The reason for this is egocentrism, or the difficulty some people have detaching themselves from their own perspective, says Epley. In other words, people aren't that good at imagining how a message might be understood from another person's perspective.

 

"E-mail is very easy to misinterpret, which not only triggers flame wars but lots of litigation," says Nancy Flynn, executive director of the e-Policy Institute and author of guidebooks E-Mail Rules and Instant Messaging Rules. Many companies battle workplace lawsuits triggered by employee e-mail, according to Flynn.

 

"Some people write absolutely, incredibly stupid things in company e-mails," said Flynn.

Posted

I think this is a great article and really hit the point of why so many things happen the way that they do. I don't know how many times something I have said has been construed the wrong way. An equal number of times I have also failed to get the humor or sarcasm in something I have read. When that happens, the fun really begins.:9

 

I guess that's why we saw the birth of the smileys (emoticons?) :o

I also think a lot of guys feel juvenile using them and out of frustration start using words or names to convey their frustration or even anger. x(

 

The sad :( fact is, we live in a cyber universe now. The old ways of conveying meaning through inflection and tone are gone. New ways of communication require a much more careful use of the language and in the cyber word, speed is everything, thereby cancelling out the careful approach necessary to accurately communicate.

 

OF course there will always be some who, it seems, measure their existence by belittling others.:-( I don't know how one can live like that, but there it is.

 

The above is an opinion, based on feelings, emotions, the authors perception of reality :p , personal experiences, things my grandfather taught me, and dammit, just plain guesswork.

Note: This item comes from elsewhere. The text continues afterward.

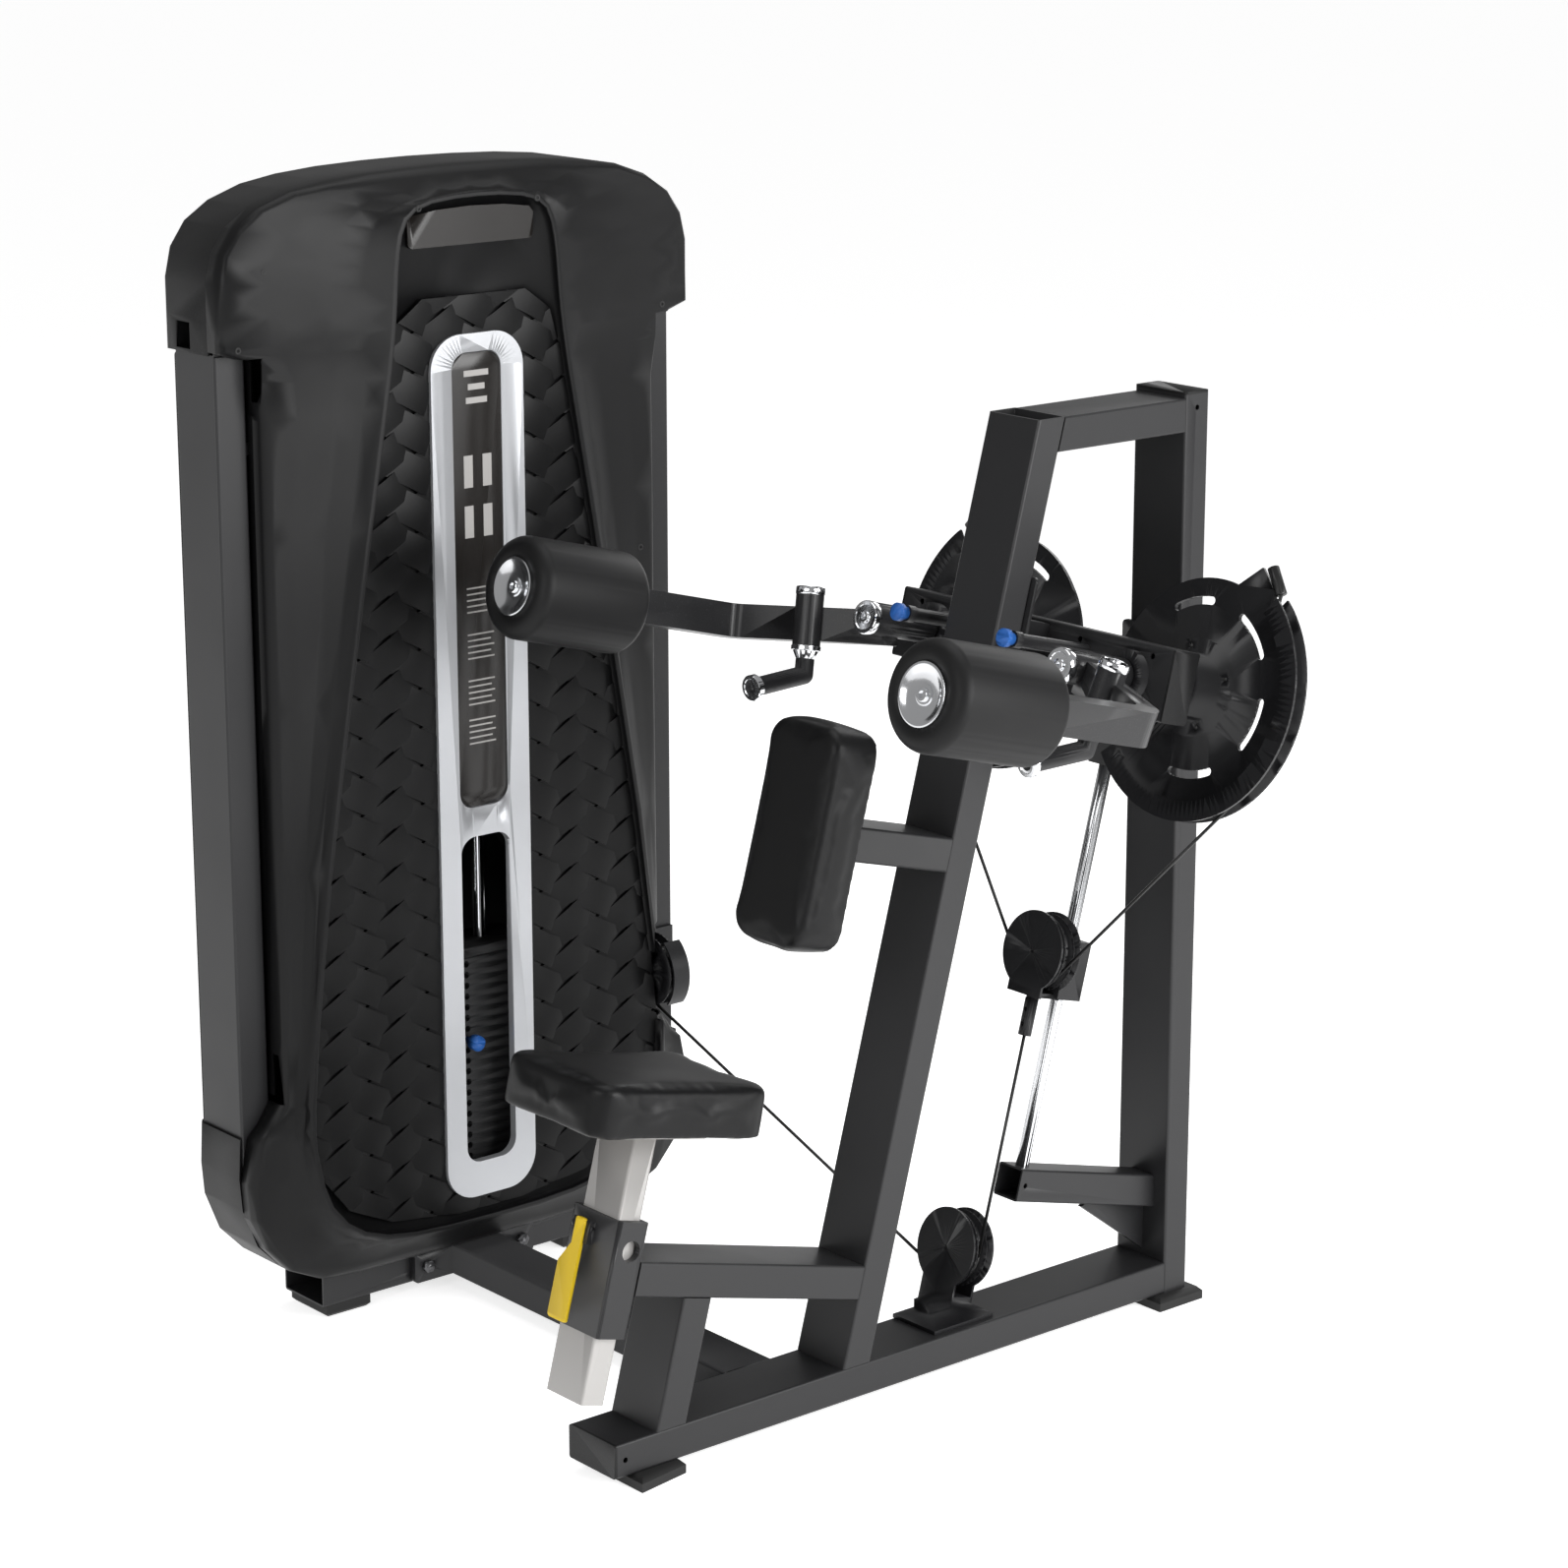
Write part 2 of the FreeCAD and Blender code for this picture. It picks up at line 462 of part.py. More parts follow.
parts["float_pulley"] = pulley(lv3(0, CABLE_V, FLOAT_W), PULLEY_AX)
parts["float_cable"] = lean(arc_tube((0, CABLE_V, FLOAT_W), (1, 0, 0), (0, 0, 1), PUL_PITCH,
                                     EX, -180 - EX, CABLE_R))
leave = math.radians(EX)
cam_end = (PIV_X + CAM_PITCH * math.cos(leave), 655, PIV_W + CAM_PITCH * math.sin(leave))
float_end = (PUL_PITCH * math.cos(leave), CABLE_V, FLOAT_W + PUL_PITCH * math.sin(leave))
GAP = 0.4                                    # clear of the cam's own length of cable
run_way = V(*float_end) - V(*cam_end)
run = bar(tuple(V(*cam_end) + run_way * (GAP / run_way.Length)), float_end, CABLE_R)
parts["run_cable_right"] = lean(run)
parts["run_cable_left"] = lean(mirror(run))

# base pulley on its bracket, cable from the float to it
def base_plate(va, vb):
    return fuse(rod(CHEEK_R, (BASE_X, va, BASE_W), (0, 1, 0), vb - va),
                box(BASE_X - 35, BASE_X + 35, va, vb, 240, BASE_W - 20))


bb = fuse(base_plate(643, 647), base_plate(681, 685), box(BASE_X - 35, BASE_X + 35, 643, 685, 205, 246),
          rod(8, (BASE_X, 647, BASE_W), (0, 1, 0), 34))
bb = bb.cut(rod(4, (BASE_X, 642, BASE_W), (0, 1, 0), 4))
bb = lean(bb).common(box(-300, 300, 300, 1000, TUBE_H, 400))
bb = fuse(bb, box(-52, 40, 600, 716, TUBE_H, TUBE_H + 6), box(-50, -16, 640, 700, TUBE_H, 70))
parts["base_bracket"] = bb
parts["base_pulley"] = pulley(lv3(BASE_X, CABLE_V, BASE_W), PULLEY_AX)
parts["drop_cable"] = lean(bar((0, CABLE_V, 651), (0, CABLE_V, BASE_W), CABLE_R))

# from the base pulley the cable climbs to the tower pulley and on over the two top pulleys
BETA = 25.0                                  # slope of the run from base pulley to tower pulley
off_x = PUL_PITCH * math.cos(math.radians(-90 - BETA))
off_z = PUL_PITCH * math.sin(math.radians(-90 - BETA))
base_arc = lean(arc_tube((BASE_X, CABLE_V, BASE_W), (1, 0, 0), (0, 0, 1), PUL_PITCH, 0, -90 - BETA, CABLE_R))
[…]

Anyone taking offense or even, God forbid, umbrage should see a doctor or I can give them a few of my meds until they can get an appointment.:+

Posted

>I guess that's why we saw the birth of the smileys

>(emoticons?) :o

 

Yes, emoticons (although smileys are the tip of the iceberg).

 

"Back in the day" (as it were), when computers were all text all the time (no such things as smiley faces), the smileys were all text as well but there were others.

 

If a remark was meant as humor, you'd follow it with a grin: <g>

If it was a humorous taunt, you'd grin, duck, and run: <gd&r>

 

This list goes on forever.

 

Then there are TLAs (three letter acronyms). We all know LOL. There are a ton of them and, typical of things made up by nerds, they're not all three letters.

 

The original need they filled was communication but the impetus was purely financial. In those days, computer users paid for every character sent. You could say "I meant this as a joke" or you could save some bucks and add <g>.

 

MANY of these emoticons and TLAs have fallen by the wayside with cheap broadband's wide availability and the advent of the graphical web and images.

 

HTH <g>

Posted

The article seems to take for granted that emails are different from other forms of written communication. As someone who has studied and taught rhetoric for 40 years [do you hear a smug, pedantic tone there?], I can say that readers' misinterpretation of tone is commonplace for all kinds of writing, from newspaper articles to novels. It may be more common in emails simply because they tend to be dashed off more quickly and thoughtlessly than other forms of writing.